D’un autre côté, M. Louis Blanc, grand admirateur de Robespierre, c’est-à-dire de l’esprit jacobin dans sa plus haute intensité, nous donne l’appréciation suivante :

« La haine des inégalités conventionnelles d’autrefois, des croyances roides, une sorte de fanatisme calculé, l’intolérance au profit des nouveautés hardies, le goût de la domination, et, au fond, l’amour de la règle, voici, quoi qu’on ait dit, de quels traits se composa 1 esprit jacobin. Le véritable jacobin fut quelque chose de puissant, d’original et de sombre, qui tenait le milieu entre l’agitateur et l’homme d’État, entre le protestant et le moine, entre l’inquisiteur et le tribun. De là, cette vigilance farouche transformée en vertu, cet espionnage mis au rang des procédés patriotiques, et cette manie de dénonciations qui commença par faire rire et finit par faire trembler. »

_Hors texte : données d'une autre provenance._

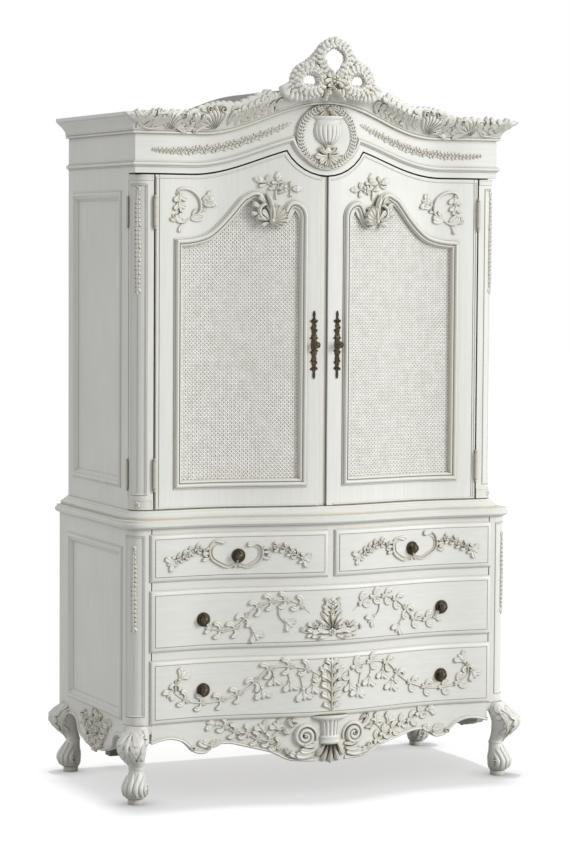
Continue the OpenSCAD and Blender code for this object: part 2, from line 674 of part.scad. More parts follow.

Cette manie de dénonciations, dont parle M. Louis Blanc, excita plus d’une fois la verve satirique des pamphlétaires royalistes. Une feuille, spécialement consacrée à diffamer les Jacobins, publiait des couplets comme celui-ci :

          Je dénonce l’Allemagne,
                Le Portugal et l’Espagne,
                Le Mexique et la Champagne,
                La Limagne et le Pérou.
                Je dénonce l’Italie,
                L’Afrique et la Barbarie,
                L’Angleterre et la Russie,
                Sans même excepter Moscou.